The plan is to install the benches and the footprints of the (Un)Known Project artwork along the Ohio River in 2021 — there’s also some talks about collaborating with artists or groups in Southern Indiana to install benches on their side of the river. Coinciding with that, the Frazier and Roots 101 African American History Museum in Louisville will host exhibitions to help tell lesser known stories like the Blackburns and formerly enslaved Black people. 

"Legacies matter," Lamont Collins, founder of Roots 101, says.

"We were the bulldozers before bulldozers, we were the back hammers before back hammers, and we the engineers before engineering degrees, and that's the beautiful thing about the (Un)Known Project. You can take all that history and bring it out in so many ways." 

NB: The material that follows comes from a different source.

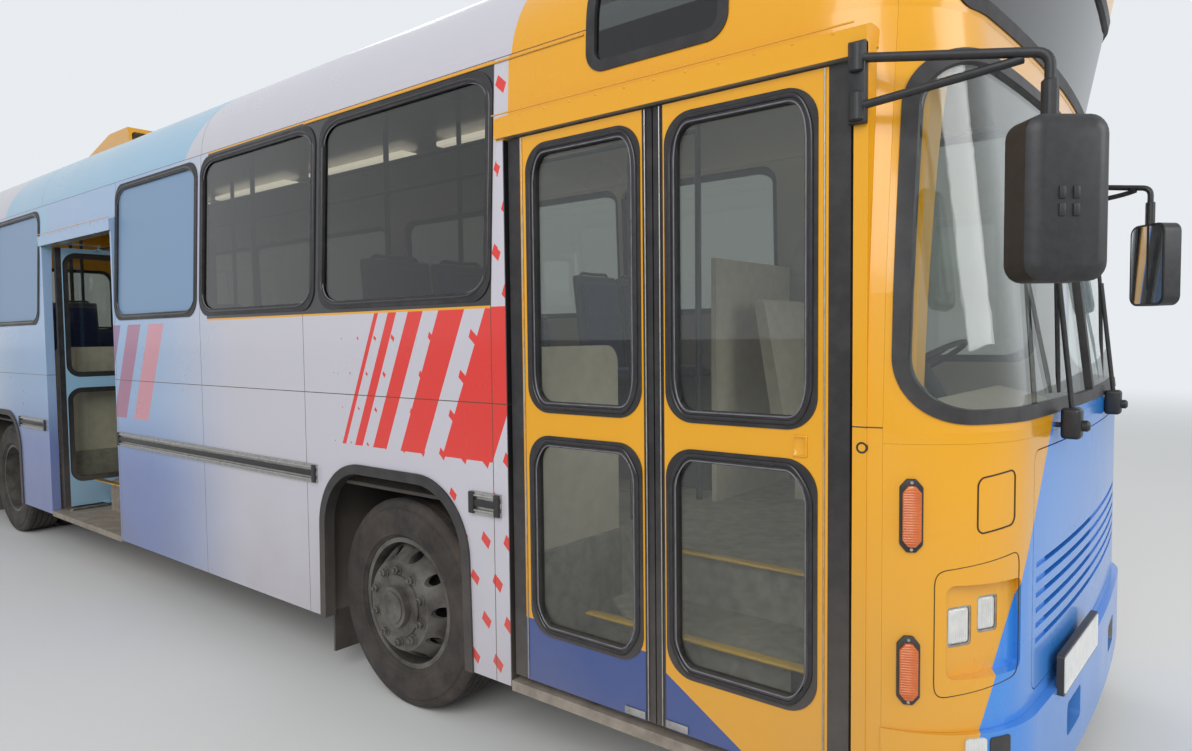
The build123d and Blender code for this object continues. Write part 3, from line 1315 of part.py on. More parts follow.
save(roof_vents.part, "roof_vents")
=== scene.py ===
from math import cos, pi, radians, sin

import bmesh
import bpy
from mathutils import Matrix, Vector


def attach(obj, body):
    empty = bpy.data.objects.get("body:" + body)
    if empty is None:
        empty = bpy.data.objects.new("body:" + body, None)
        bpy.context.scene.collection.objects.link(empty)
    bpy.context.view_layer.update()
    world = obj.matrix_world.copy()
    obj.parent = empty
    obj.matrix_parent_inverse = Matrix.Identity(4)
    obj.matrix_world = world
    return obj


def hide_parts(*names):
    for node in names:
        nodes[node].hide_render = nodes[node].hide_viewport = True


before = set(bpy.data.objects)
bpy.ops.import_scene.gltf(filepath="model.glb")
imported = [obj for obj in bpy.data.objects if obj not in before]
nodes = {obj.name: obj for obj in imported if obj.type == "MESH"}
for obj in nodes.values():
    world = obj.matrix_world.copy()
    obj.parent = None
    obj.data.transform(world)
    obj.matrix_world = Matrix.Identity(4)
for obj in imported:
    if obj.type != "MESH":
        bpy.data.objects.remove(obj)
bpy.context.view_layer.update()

# Underframe, axles and engine. Box beams, a dropped front beam and a drive housing of welded and
# forged steel, sprayed with matt black chassis wax in which road dust sticks, low parts most.


def linear(colour):
    """The linear RGBA of an sRGB hex colour."""
    parts = [int(colour[i:i + 2], 16) / 255 for i in (0, 2, 4)]
    return [p / 12.92 if p <= 0.04045 else ((p + 0.055) / 1.055) ** 2.4 for p in parts] + [1]


def node(tree, kind, inputs=None, **settings):
    """Adds a node with its settings, and a value, colour or link on each input that is named."""
    new = tree.nodes.new(kind)
    for key, value in settings.items():
        setattr(new, key, value)
    for key, value in (inputs or {}).items():
        if isinstance(value, bpy.types.Node):
            value = value.outputs[0]
        if isinstance(value, bpy.types.NodeSocket):
            tree.links.new(value, new.inputs[key])
        else:
            new.inputs[key].default_value = linear(value) if isinstance(value, str) else value
    return new


def blank(name):
    """A new material with its tree, its shader and the place on the object, in metres."""
    material = bpy.data.materials.new(name)
    material.use_nodes = True
    tree = material.node_tree
    return material, tree, tree.nodes["Principled BSDF"], node(tree, "ShaderNodeTexCoord").outputs["Object"]


def dress(tree, shader, place, colour, rough, grain, relief=0.1, dust=0.0):
    """Gives the shader a colour, uneven gloss, a relief of about grain millimetres, and dust low down."""
    fine = node(tree, "ShaderNodeTexNoise", {"Vector": place, "Scale": 1000 / grain, "Detail": 3.0})
    cloud = node(tree, "ShaderNodeTexNoise", {"Vector": place, "Scale": 2.2, "Detail": 5.0})
    gloss = node(tree, "ShaderNodeMapRange", {
        "Value": cloud, "From Min": 0.3, "From Max": 0.7, "To Min": rough * 0.85, "To Max": rough * 1.2,
    }).outputs[0]
    if dust:
        height = node(tree, "ShaderNodeSeparateXYZ", {0: place}).outputs["Z"]
        reach = {"Value": height, "From Min": 1.25, "From Max": 0.35, "To Max": 0.9}
        low = node(tree, "ShaderNodeMapRange", reach)
        film = node(tree, "ShaderNodeMath", {0: low, 1: cloud}, operation="MULTIPLY")
        film = node(tree, "ShaderNodeMath", {0: film, 1: dust}, operation="MULTIPLY", use_clamp=True)
        colour = node(tree, "ShaderNodeMix", {0: film, 6: colour, 7: "8f857a"}, data_type="RGBA").outputs[2]
        gloss = node(tree, "ShaderNodeMix", {0: film, 2: gloss, 3: 0.85}).outputs[0]
    bump = node(tree, "ShaderNodeBump", {"Height": fine, "Distance": relief / 1000, "Strength": 0.6})
    if isinstance(colour, str):
        shader.inputs["Base Color"].default_value = linear(colour)
    else:
        tree.links.new(colour, shader.inputs["Base Color"])
    tree.links.new(gloss, shader.inputs["Roughness"])
    tree.links.new(bump.outputs[0], shader.inputs["Normal"])


def coating(name, base, patch, rough, grain, relief=0.1, metal=0.0, dust=0.0):
    """A finish of two near shades in patches, with a relief of about grain millimetres."""
    material, tree, shader, place = blank(name)
    patches = {"Vector": place, "Scale": 90 / grain, "Detail": 6.0, "Roughness": 0.6}
    shade = node(tree, "ShaderNodeTexNoise", patches)
    share = node(tree, "ShaderNodeMapRange", {"Value": shade, "From Min": 0.38, "From Max": 0.66})
    colour = node(tree, "ShaderNodeMix", {0: share, 6: base, 7: patch}, data_type="RGBA").outputs[2]
    shader.inputs["Metallic"].default_value = metal
    dress(tree, shader, place, colour, rough, grain, relief, dust)
    return material


def give(material, *names):
    """Puts a material on CAD nodes."""
    for name in names:
        for slot in nodes[name].material_slots:
            slot.material = material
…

Josh Miller says they hope artist selection, additional planning and conceptualization will happen in the fall. 

The project has been in the works for more than a year, but there's added resonance at this moment because of the killing of Breonna Taylor in Louisville, Hannah Drake says.

"I feel with Breonna Taylor and the whole say her name campaign, it's the very same thing." Drake says. "That you have a young woman whose name would have surely been forgotten from history unless people started speaking her name over and over again."